Fortunately, there are other tricks in the Monte Carlo toolbox. I’m going to use a technique that Donald Knuth explained in the 1970s. He originally presented it as an easy way to estimate if a complex problem is small enough to just solve with a brute-force backtracking solution, but it’s really a general technique for estimating anything that can be represented as a sum on a tree data structure. It’s actually pretty clever, but I’m putting it in the “stupid things that work” basket because it can be used without doing any clever analysis of the application.

To keep the diagrams small, I’ll explain the idea using the 4x4 version of sudoku.

Imagine we have a blank 4x4 grid, and we want to make a randomised attempt at generating a valid solution grid. This time we’ll take the rules of sudoku into account when choosing what digit to put where, to increase the chances of getting a valid grid. Also, for now we’ll fill in the squares left to right, top to bottom, from the top-left corner. Filling in the first square is easy — we can pick any of the four possible digits at random.

For the second square, we’ll only consider the three digits that still leave us with a potentially solvable grid.

That leaves two possibilities for the third square.

And just one for the last square in the row.

Starting the second row, the first square has two possibilities.

We keep going like this until we either successfully complete the grid, or get stuck on a blank square with no options left:

We can draw a tree diagram that branches out with each set of choices. Attempting to randomly fill a grid corresponds to taking a random walk, starting from the root.

The random walk stops when it reaches a leaf, which corresponds to either a complete, valid solution grid, or to a dead-end failure. Let’s give each node a score. A leaf that represents a valid solution grid gets a score of 1, and a dead end gets a score of 0. We might as well give the internal nodes a score of 0, too. Then the total score over all nodes in the tree (including ones we don’t see in a single random walk) is equal to the total number of leaves that represent solutions, which is equal to the total number of solutions. Knuth’s technique lets us estimate this total score.

How does it work? One random walk tells us the score of one leaf and all nodes leading up to it, but the problem is
that we don’t know anything about the other nodes. The Knuth approach is to just be naïve and assume the tree is
totally symmetric — i.e., that all the other possible walks, and the leaves they lead to, are the same as the one we
saw. For example, the third square we tried to fill in had two possibilities, so we assume that *all* nodes at
this level in the tree have two branches. This assumption is obviously wrong in general, so the estimate we calculate
will probably be wrong, too. But it’s easy to prove that it’s not biased. Sometimes it will over-estimate, sometimes it
will under-estimate, but if we keep taking an average over multiple trials, the result will converge on the correct
answer.

In this specific application, the calculation becomes extremely simple. We do a random walk. If we end up at a leaf with score 0 (i.e., we fail to generate a valid grid), we assume that all leaves have score 0, and our total estimate is 0. If we arrive at a leaf with score 1, then we need to estimate the number of leaves. Every node that branches $N$ ways increases the number of possible walks by a factor of $N$, so the estimated number of leaves (assuming that nodes keep branching in the same way) is just the product of all the number of choices we have in the walk from root to leaf.

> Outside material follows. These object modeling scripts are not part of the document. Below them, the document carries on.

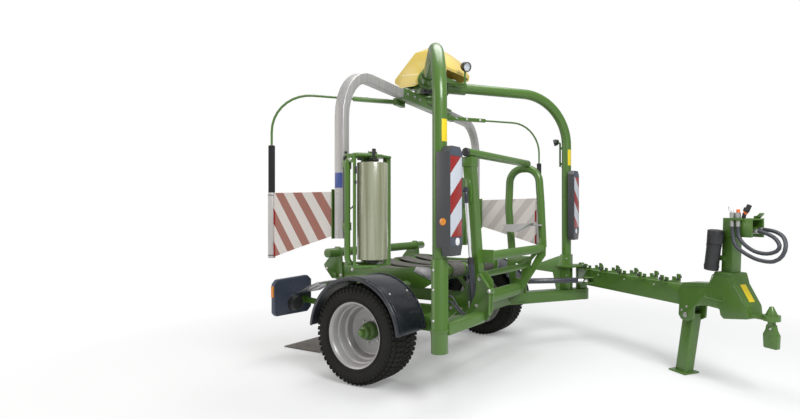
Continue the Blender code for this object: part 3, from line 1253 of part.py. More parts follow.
def build_lights(carrier):
    """The rear light carriers, each with the round back of its lamp."""
    outer, inner = -1.07, -0.62
    panel = [(outer, 0.465), (outer + 0.03, 0.432), (inner - 0.05, 0.425), (inner, 0.47), (inner, 0.74),
             (inner - 0.05, 0.785), (outer + 0.04, 0.775), (outer, 0.735)]
    face = plate([panel], 0.05, "YZ", -0.985, corner=0.02)
    pod = rod((-0.961, LAMP_POD[0], LAMP_POD[1]), (-0.90, LAMP_POD[0], LAMP_POD[1]), 0.16, 20, 0.13)
    finish_pair("light_panel", both_sides(fuse([face, pod])), "blue_grey_plastic", carrier)


def light_bracket():
    """The arm on the chassis that carries a rear light panel, and the strut under the tread."""
    strut_top = TREAD_TOP - TREAD_WALL - GAP
    return [span_box((-0.9597, -0.76, 0.52), (-0.94, -0.69, 0.59)),
            bar((-0.948, -0.71, 0.55), (CHASSIS_REAR_X + 0.04, -0.69, 0.52), 0.035, 0.05),
            span_box((TREAD_RUN[1] + 0.012, TREAD_Y - 0.03, SIDE_BEAM_Z),
                     (TREAD_RUN[2], TREAD_Y + 0.03, strut_top))]


def build_warning_panels(carrier):
    """Dark housings on the gantry's legs, each with a board to the front."""
    front = 1.149
    back = LEG_X + GANTRY_TUBE / 2 + GAP
    inner, outer = 1.19, 1.36
    outline = [(inner + 0.02, 1.10), (outer - 0.02, 1.10), (outer, 1.16), (outer, 1.83), (outer - 0.03, 1.87),
               (inner + 0.03, 1.87), (inner, 1.83), (inner, 1.16)]
    body = plate([outline], front - back, "YZ", (front + back) / 2)
    wing = span_box((LEG_X + 0.012, outer - 0.008, 1.16), (back + 0.01, outer, 1.83))
    body = fuse([body, wing])
    finish_pair("warning_housing", both_sides(body), "black_plastic", carrier)
    board = span_box((front + GAP, inner + 0.012, 1.235), (front + 0.004, outer - 0.006, 1.80))
    finish_pair("warning_board", both_sides(board), "board_white", carrier)


def build_drop_mat(carrier):
    """The rubber mat behind the table, hanging from the chassis and lying on the ground."""
    wall = 0.010
    line = [(CHASSIS_REAR_X - GAP - 0.005, 0.55), (CHASSIS_REAR_X - 0.02, 0.25), (-0.82, wall / 2 + 0.002),
            (-1.38, wall / 2 + 0.002)]
    path = rounded([Vector((x, z, 0)) for x, z in line], 0.12, 5)
    mat = plate([strip_outline(path, wall)], 1.20, "XZ", 0.0)
    finish("drop_mat", mat, "belt_rubber", carrier)


def build_treads(carrier):
    """Ribbed plates that slope from the chassis to the light carriers."""
    rear, bend, front = TREAD_RUN
    low = TREAD_TOP - TREAD_WALL
    outline = [(rear, low - TREAD_FALL), (rear, TREAD_TOP - TREAD_FALL), (bend, TREAD_TOP),
               (front, TREAD_TOP), (front, low), (bend, low)]
    sheet = plate([outline], TREAD_WIDTH, "XZ", TREAD_Y)
    finish_pair("rear_tread", both_sides(sheet), "silver_paint", carrier)


def build_machine():
    """Everything, hung on the axes that it turns about."""
    machine = empty("machine", MACHINE_SHIFT)
    for side, name in ((-1, "right"), (1, "left")):
        wheel = empty("wheel_axis_" + name, (AXLE_X, side * WHEEL_Y, TYRE_RADIUS), machine)
        build_wheel(side, name, wheel)
    build_fenders(machine)
    build_chassis(machine)
    build_gantry(machine)
    build_cover(machine)
    build_warning_panels(machine)
    build_lights(machine)
    build_drop_mat(machine)
    build_treads(machine)

    satellite = empty("satellite_axis", (0, 0, 0), machine)
    build_satellite(satellite)
    build_rods(satellite)
    build_flags(satellite)
    build_dispensers(satellite)
    for name, turn in (("right", 0.0), ("left", 180.0)):
        place = Matrix.Rotation(math.radians(ARM_ANGLE + turn), 4, "Z") @ polar(ROLL_REACH, ROLL_ANGLE)
        roll = empty("roll_axis_" + name, place, machine)
        build_roll("film_roll_" + name, turn, roll)

    table = empty("table_axis", (TILT_X, 0, TILT_Z), machine)
    build_table(table)
    arm = empty("loading_arm_axis", (ARM_PIVOT_X, 0, ARM_PIVOT_Z), machine)
    build_loading_arm(arm)
    lift_base = empty("lift_cylinder_pin", (LIFT_PIN[0], LIFT_Y, LIFT_PIN[1]), machine)
    build_lift_cylinder(lift_base, lift_base)
    swing_base = empty("swing_cylinder_pin", (*SWING_BASE, SWING_Z), machine)
    build_swing_cylinder(swing_base, swing_base)
    drawbar = empty("drawbar_hinge", (HINGE_X, HINGE_Y, 0), machine, DRAWBAR_YAW)
    build_drawbar(drawbar)
    build_hoses(drawbar)
    build_stand(drawbar)


build_machine()
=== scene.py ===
import json
import math

import bpy
from mathutils import Matrix, Vector


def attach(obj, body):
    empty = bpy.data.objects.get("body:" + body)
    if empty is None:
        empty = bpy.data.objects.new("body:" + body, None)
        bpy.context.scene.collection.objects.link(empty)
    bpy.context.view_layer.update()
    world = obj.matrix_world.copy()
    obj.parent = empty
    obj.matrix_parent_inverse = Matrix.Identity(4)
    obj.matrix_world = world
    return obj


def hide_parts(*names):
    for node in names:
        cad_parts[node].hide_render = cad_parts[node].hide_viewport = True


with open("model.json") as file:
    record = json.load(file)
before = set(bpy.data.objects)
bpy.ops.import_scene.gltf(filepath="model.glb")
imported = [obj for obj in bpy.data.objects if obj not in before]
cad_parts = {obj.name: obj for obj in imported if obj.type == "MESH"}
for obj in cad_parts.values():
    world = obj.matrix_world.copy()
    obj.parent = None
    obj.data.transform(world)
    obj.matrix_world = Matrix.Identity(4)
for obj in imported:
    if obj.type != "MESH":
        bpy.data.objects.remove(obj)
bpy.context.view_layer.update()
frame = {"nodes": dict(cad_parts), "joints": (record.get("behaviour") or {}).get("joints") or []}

bl_info = {
    "name": "Bale wrapper dressing",
    "version": (1, 0, 0),
    "blender": (4, 5, 0),
    "location": "3D View > Sidebar > Bale wrapper",
    "description": "Dresses the solids of a towed bale wrapper with their fine shapes and finishes",
    "category": "Object",
}

JOINTS = {joint["name"]: joint for joint in frame["joints"]}

# The machine's own zero is on the ground under the satellite's axis
SHIFT_X = JOINTS["satellite_spin"]["pos_m"][0]
HINGE = Vector(JOINTS["drawbar_swing"]["pos_m"])
DRAWBAR_YAW = math.radians(-36.3)
ARM_ANGLE = math.radians(-80.2)
MIRROR_Y = Matrix.Diagonal((1.0, -1.0, 1.0, 1.0))
SHIFT = Matrix.Translation((SHIFT_X, 0.0, 0.0))
SIDES = ((-1, "right"), (1, "left"))


def at(x, y, z):
    """A point of the machine's own frame in the scene."""
    return Vector((x + SHIFT_X, y, z))


def on_drawbar():
    """The placing of the drawbar's own frame: along the beam, to its left and up."""
    return Matrix.Translation((HINGE.x, HINGE.y, 0.0)) @ Matrix.Rotation(DRAWBAR_YAW, 4, "Z")


def on_arm(half_turns=0):
    """The placing of a satellite arm's own frame: outwards, beside it and up."""
    return SHIFT @ Matrix.Rotation(ARM_ANGLE + math.pi * half_turns, 4, "Z")


def polar(reach, angle, z=0.0):
    """A point of an arm's own frame from its distance to the axis and its angle in degrees."""
    turn = math.radians(angle)
    return Vector((reach * math.cos(turn), reach * math.sin(turn), z))


def aimed(direction):
    """The turn that points the up axis along a direction."""
    return Vector(direction).to_track_quat("Z", "Y").to_matrix().to_4x4()


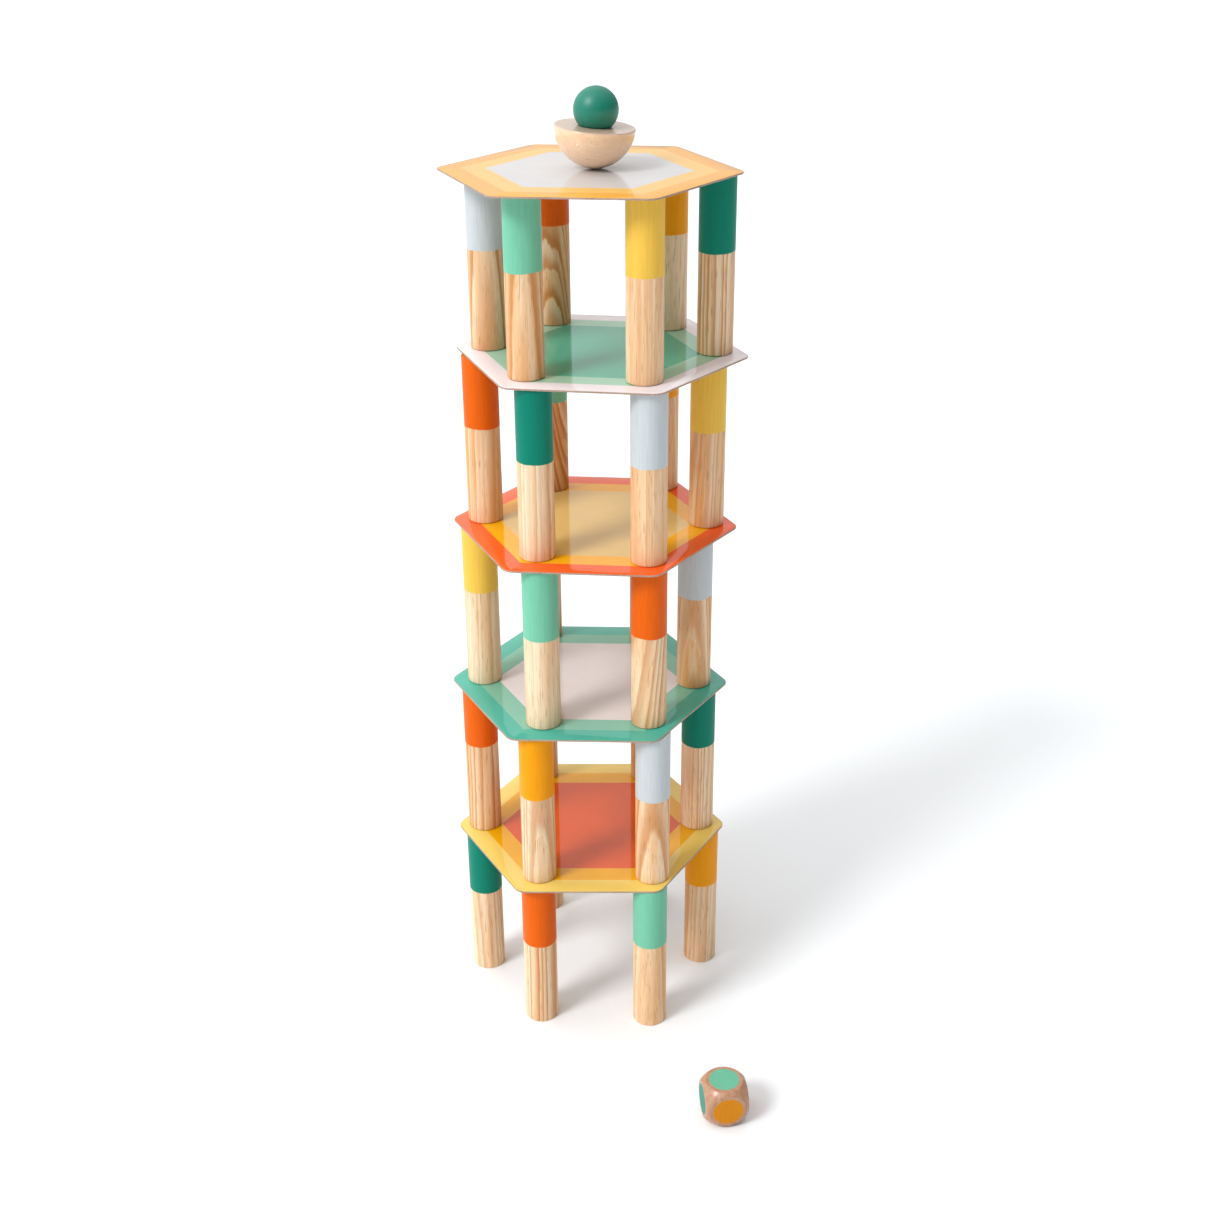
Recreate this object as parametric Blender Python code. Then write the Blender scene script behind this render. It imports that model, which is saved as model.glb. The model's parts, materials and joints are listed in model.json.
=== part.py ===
"""Giant tumbling tower, modelled as its separate loose wooden pieces.

Five storeys of six upright dowel pillars carry five thin hexagonal boards. A half-ball
rocks on the top board with a ball resting in the dimple of its flat face, and the die
that says which pillar colour to pull lies on the floor in front.

Metres, +Z up. The floor is z = 0, and the origin is at the bottom centre of the box
around all the pieces. +X runs to the right and -Y to the front, where the die lies.
"""

import math

import bmesh
import bpy
from mathutils import Matrix, Vector

# Boards: thin printed hexagons with a corner pointing left and right.
BOARD_ACROSS_FLATS = 0.215
BOARD_THICKNESS = 0.0015
BOARD_CORNER_RADIUS = 0.011
PRINT_BAND = 0.0178

# Pillars: one size of dowel, painted from the top down.
PILLAR_DIAMETER = 0.030
PILLAR_LENGTH = 0.1467
PILLAR_EDGE_CHAMFER = 0.0007
PILLAR_PAINTED = 0.060
PILLAR_CORNER_MARGIN = 0.012

# Half-ball, with a dimple in its flat face for the ball.
HALF_BALL_DIAMETER = 0.065
HALF_BALL_RIM_ROUND = 0.0012
DIMPLE_DEPTH = 0.0058
DIMPLE_CLEARANCE = 0.0003

# Ball and die. The die is a cube whose corners and edges are turned off to a ball.
BALL_DIAMETER = 0.036
DIE_SIDE = 0.037
DIE_ROUND_DIAMETER = 0.0485

# Loose pieces meet with this gap.
REST_GAP = 0.0003

# The order of the places round a board, each with its bearing from the board's centre.
PLACES = {
    "right": 0,
    "back_right": 60,
    "back_left": 120,
    "left": 180,
    "front_left": 240,
    "front_right": 300,
}

# How the tower was stacked by hand, storey by storey from the floor. Each storey gives
# the shift of its board in millimetres and its twist in degrees, then each pillar's
# colour and how far it stands out from and round from its place, in millimetres.
STOREYS = (
    {
        "shift": (-5, -17),
        "twist": -0.8,
        "pillars": {
            "right": ("amber", 6, -1),
            "back_right": ("yellow", 8, -4),
            "back_left": ("light", -2, -1),
            "left": ("green", 3, 10),
            "front_left": ("orange", 1, 4),
            "front_right": ("mint", 10, 0),
        },
    },
    {
        "shift": (-5, -10),
        "twist": -2.7,
        "pillars": {
            "right": ("green", 1, 4),
            "back_right": ("mint", 5, -1),
            "back_left": ("yellow", 5, -2),
            "left": ("orange", 2, -3),
            "front_left": ("amber", -5, 2),
            "front_right": ("light", 2, 7),
        },
    },
    {
        "shift": (1, 1),
        "twist": -5.6,
        "pillars": {
            "right": ("light", -4, 0),
            "back_right": ("green", 0, 0),
            "back_left": ("amber", 5, -6),
            "left": ("yellow", -3, -2),
            "front_left": ("mint", -13, 8),
            "front_right": ("orange", -7, 11),
        },
    },
    {
        "shift": (8, 14),
        "twist": -8.5,
        "pillars": {
            "right": ("yellow", -1, 7),
            "back_right": ("amber", 7, 0),
            "back_left": ("mint", -4, 0),
            "left": ("orange", -2, -3),
            "front_left": ("green", -13, 3),
            "front_right": ("light", -4, 7),
        },
    },
    {
        "shift": (0, 12),
        "twist": -6.5,
        "pillars": {
            "right": ("green", -3, 9),
            "back_right": ("amber", -5, -3),
            "back_left": ("orange", 0, 6),
            "left": ("light", -2, -1),
            "front_left": ("mint", -7, -4),
            "front_right": ("yellow", -8, 2),
        },
    },
)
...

This algorithm is a huge improvement on the first one, and it’s good enough for the 4x4 case. Here’s a set of ten samples:

384 |

0 |

0 |

384 |

384 |

384 |

384 |

384 |

0 |

384 |

The average is 268.8, which is already within 10% of the correct answer of 288 (which is actually easy to calculate by just generating all the grids). Remember that Knuth’s original application was estimating whether bruteforcing a problem would take minutes, days or years. He said he often did this test by hand before writing code.

## Improvements and Success

Unfortunately, it’s not quite good enough for 9x9 grids. The random walk often hits a dead end before completing the
first three rows, so most of our estimates are 0. We still need to make the sampling a bit more efficient. With a tiny
bit of analysis it’s not hard to come up with an algorithm that can randomly fill in the first bunch of rows, and this
would probably make the sampling much more efficient. But the game is about *not* doing application-specific
analysis, so in the name of stupid things that work, I just filled in the squares in random order instead of
sequentially. This balances things better and helps fill more squares more reliably.

The chance of successfully filling in all 81 squares is still vanishingly low, but we can solve the problem with a hybrid approach. It’s not feasible to generate all the solutions of a blank 9x9 grid, but once we’ve filled in about twenty-something squares, we can feasibly use a simple backtracking search to count all possible solutions from there on. In terms of the tree representation, this is like taking big subtrees of the tree and replacing them with leaves that have a score equal to the total score of the subtree.

This finally gets us all the way. Here’s a set of ten samples for 9x9 grids:

2064300156282470400000 |

40123114037610283008000 |

0 |

0 |

0 |

0 |

0 |

337169025526136832000 |

0 |

535793238195264000000 |

The average is 4,306,037,645,761,415,424,000, compared to the analytically calculated answer of 6,670,903,752,021,072,936,960. Empirically, it doesn’t take many samples to get into the right order of magnitude.

To complete the “stupid things that work” approach, I ran the program for about a day and generated a million samples. The resulting estimate was 6,675,149,464,993,393,541,120. How can we know how accurate that is (without referring to the answer)? Using the standard deviation of the estimates, we can calculate a 95% confidence interval of ±2%. If you needed to, you could do some analysis and come up with an algorithm that’s much more accurate with much less computation, but I think that’s a pretty good result for the amount of human effort required.